Cat's in the cradle...

Cat’s in the cradle…

That’s a delicate balance to maintain, and the Coen Brothers do a spectacular job. We dislike Llewyn just enough that his plight doesn’t seem like malicious torture, and his adventure is just harsh enough that we wind up feeling sorry for the poor guy, even if he is ultimately responsible for most of his own suffering. The Coen Brothers manage to keep the balance going just right, and Oscar Isaac is suitably impressive in the lead role.

At the same time, this is also the movie’s biggest problem. It becomes numbing after a while, once it becomes clear how ineffective Llewyn is and how cynical the world around him can be. As each attempt at escaping his cycle of despair fails, leaving Llewyn even worse off than when he began, it’s hard to get too invested. Like Llewyn himself, the audience learns to stop fighting and to just accept that nothing is actually going to change. This realisation, as inevitable as it might be, robs the film of a lot of the impact it might otherwise have. It’s hard to care if we’ve figured out that caring is pointless.

Kind and gentle folk...

Kind and gentle folk…

Still, Inside Llewyn Davis has moments of incredible power and poignancy. Wandering and meandering much like it’s lead character, the movie is strongest when Llewyn’s journey is explicitly circular. Embarking on a cross-country road trip with a bitter old jazz musician and an aloof younger singer of few words, Llewyn eventually winds up back where he started – no better or wiser for his journey.

Indeed, Inside Llewyn Davis works best when it ventures into the realm of pure metaphor.

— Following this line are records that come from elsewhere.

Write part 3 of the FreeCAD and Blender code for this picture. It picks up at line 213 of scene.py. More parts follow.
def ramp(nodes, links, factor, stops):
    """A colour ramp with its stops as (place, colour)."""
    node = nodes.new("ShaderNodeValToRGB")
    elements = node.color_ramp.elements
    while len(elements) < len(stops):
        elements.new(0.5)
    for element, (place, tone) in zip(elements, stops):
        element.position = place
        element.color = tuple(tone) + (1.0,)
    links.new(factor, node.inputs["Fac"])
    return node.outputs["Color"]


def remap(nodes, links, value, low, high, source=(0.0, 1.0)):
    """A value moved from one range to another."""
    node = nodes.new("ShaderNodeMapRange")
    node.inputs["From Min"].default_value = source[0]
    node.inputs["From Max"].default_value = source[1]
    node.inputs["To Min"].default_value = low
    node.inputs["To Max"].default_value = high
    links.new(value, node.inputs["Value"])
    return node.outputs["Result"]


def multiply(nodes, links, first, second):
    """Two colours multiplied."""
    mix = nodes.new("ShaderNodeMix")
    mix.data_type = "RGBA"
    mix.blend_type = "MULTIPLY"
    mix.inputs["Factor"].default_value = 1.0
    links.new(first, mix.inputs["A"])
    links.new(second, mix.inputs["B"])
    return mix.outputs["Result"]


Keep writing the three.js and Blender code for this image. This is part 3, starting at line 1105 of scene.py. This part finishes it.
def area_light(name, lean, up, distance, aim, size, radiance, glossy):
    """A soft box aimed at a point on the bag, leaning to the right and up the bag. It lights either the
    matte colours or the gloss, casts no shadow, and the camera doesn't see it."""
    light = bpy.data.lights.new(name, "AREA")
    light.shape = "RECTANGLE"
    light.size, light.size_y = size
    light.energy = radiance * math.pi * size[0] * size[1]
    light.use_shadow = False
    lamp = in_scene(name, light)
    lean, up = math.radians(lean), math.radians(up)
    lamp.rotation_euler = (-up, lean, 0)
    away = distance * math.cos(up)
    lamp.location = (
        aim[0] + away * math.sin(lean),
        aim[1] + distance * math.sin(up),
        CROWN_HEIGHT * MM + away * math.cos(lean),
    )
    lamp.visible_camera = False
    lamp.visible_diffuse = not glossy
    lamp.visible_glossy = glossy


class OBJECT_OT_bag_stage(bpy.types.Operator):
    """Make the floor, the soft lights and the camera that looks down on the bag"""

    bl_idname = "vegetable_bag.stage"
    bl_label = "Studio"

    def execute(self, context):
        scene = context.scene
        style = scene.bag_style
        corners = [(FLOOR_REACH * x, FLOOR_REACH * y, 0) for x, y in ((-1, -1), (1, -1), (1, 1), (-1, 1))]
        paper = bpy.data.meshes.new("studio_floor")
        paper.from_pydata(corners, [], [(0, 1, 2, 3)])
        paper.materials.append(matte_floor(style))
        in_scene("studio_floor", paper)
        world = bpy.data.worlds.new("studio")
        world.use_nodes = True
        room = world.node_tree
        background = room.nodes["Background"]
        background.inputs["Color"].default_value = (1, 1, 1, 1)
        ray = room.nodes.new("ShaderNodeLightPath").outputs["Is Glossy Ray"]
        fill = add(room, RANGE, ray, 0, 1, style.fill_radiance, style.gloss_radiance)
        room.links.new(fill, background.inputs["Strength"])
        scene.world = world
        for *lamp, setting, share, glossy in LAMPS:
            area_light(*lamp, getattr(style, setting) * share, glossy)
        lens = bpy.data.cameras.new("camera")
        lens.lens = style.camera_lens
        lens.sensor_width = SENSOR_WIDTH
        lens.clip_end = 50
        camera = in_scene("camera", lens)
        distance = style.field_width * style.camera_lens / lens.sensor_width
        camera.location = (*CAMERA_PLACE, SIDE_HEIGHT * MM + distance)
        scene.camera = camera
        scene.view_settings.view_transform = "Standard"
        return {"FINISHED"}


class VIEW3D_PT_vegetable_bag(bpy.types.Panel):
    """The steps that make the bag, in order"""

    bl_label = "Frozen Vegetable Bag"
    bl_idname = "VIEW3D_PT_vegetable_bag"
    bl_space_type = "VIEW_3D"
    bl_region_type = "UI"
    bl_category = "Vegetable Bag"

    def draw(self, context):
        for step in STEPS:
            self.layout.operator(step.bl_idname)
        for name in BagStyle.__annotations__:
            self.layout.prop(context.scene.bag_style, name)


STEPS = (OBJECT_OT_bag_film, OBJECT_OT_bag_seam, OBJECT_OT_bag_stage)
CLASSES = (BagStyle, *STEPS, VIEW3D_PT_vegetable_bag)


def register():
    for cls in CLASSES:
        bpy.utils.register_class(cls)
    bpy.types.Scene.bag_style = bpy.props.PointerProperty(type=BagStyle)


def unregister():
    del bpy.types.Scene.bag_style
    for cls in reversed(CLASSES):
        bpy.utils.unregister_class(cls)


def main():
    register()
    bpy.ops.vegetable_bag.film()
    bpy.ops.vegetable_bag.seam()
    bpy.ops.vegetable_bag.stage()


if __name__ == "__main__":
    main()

Llewyn’s recurring run-ins with various red house cats over the course of the film allow a consistent thematic through-line for the film, feeling like suitable subject matter for one of his folk songs. The shots of Llewyn driving through the snow down a darkened highway can’t help but evoke Kerouac’s Mad Road, a touchstone of the beat generation of which Inside Llewyn Davis skirts the edge.

Llewyn's waiting for his window of opportunity...

Llewyn’s waiting for his window of opportunity…

As ever, the Coen Brothers have assembled a pretty phenomenal cast for the film, with everybody well-tailored to their roles. Although Goodman is the film’s stand-out supporting performer, Justin Timberlake is used as well by the Coen Brothers as he was by David Fincher, allowing his natural showiness to bleed into the role. Oscar Isaac does great work with the lead character, helping to take some of the rough edge off Davis, and allowing the audience to feel sorry for the character, despite the fact that he brings so much of his suffering upon himself.

That said, the star of Inside Llewyn Davis is the wonderful soundtrack. It’s an absolutely fantastic collection of music that adequately captures the spectrum of music of the era, from folk ballads to homespun melodies, to Irish shanties, to novelty hits like Please, Mr. Kennedy. That last song might be the stand-out ear worm of the film – an obvious and affectionate homage to that most iconic of space-age novelty tunes Space Oddity, hitting on the same anxieties and uncertainties.

Perfect harmony?

Perfect harmony?

Inside Llewyn Davis is not the Coen Brothers’ strongest film. It’s a solidly mid-tier work from the duo. However, given that the pair are among the best filmmkaers working in the business today, that makes Inside Llewyn Davis absolutely fascinating viewing.

5 Responses

  1. Good review Darren. I agree with you. For some odd reason, I didn’t quite love this as much when I initially saw it. However, time went on and I began to think more and more about it and realized that it was something very special. Not just because of what Isaac does in the lead role (although he is quite amazing), it’s more because the Coens try something rather new that they haven’t really played with before, but it still seems like any other movie that they’d make. Maybe I’m not making much sense, but the fact of the matter lies is that this flick stayed in my mind, long, long after I saw it.

    • Yep. Technically, it’s fantastic. Well structured, well shot, the soundtrack is amazing, the imagery is enduring. However, I found myself distanced from the film. Not so much because Llewyn was unlikeable, but rather because he wasn’t likeable enough to make want to care, knowing exactly what the film was going to do to him. Knowing that this wasn’t going to end happily – as is obvious from the start – it’s very easy to sit impassively on the outside and harder to draw yourself into Llewyn’s story, if that makes sense.

  2. Good review. You liked it to, of course, but I think I like it even more than you. I think this might be the most intimate the Coens have ever been, and there was never a point at which I found Llewyn’s lack of charisma problematic. I didn’t like him, but I did understand him, and I did care about him.

    • I agree. Llewyn doesn’t have to be likeable or anything crazy like that.

      However, I just found myself a bit cynical about the crappy things happening to Llewyn, if that makes sense. I understood him, and I think he was a well-formed and well-played character, but I think I suspected that the movie was going to treat him as a punching bag, so his stand-off-ishness made it a bit harder to attach myself to him, knowing that. If any of that makes sense.

      • It does. I guess the difference is that I didn’t think the movie treated him as a punching bag, really (the scene wherein his driver s arrested excepted, I suppose). He mostly punched himself, so the sequence of events always felt believable to me.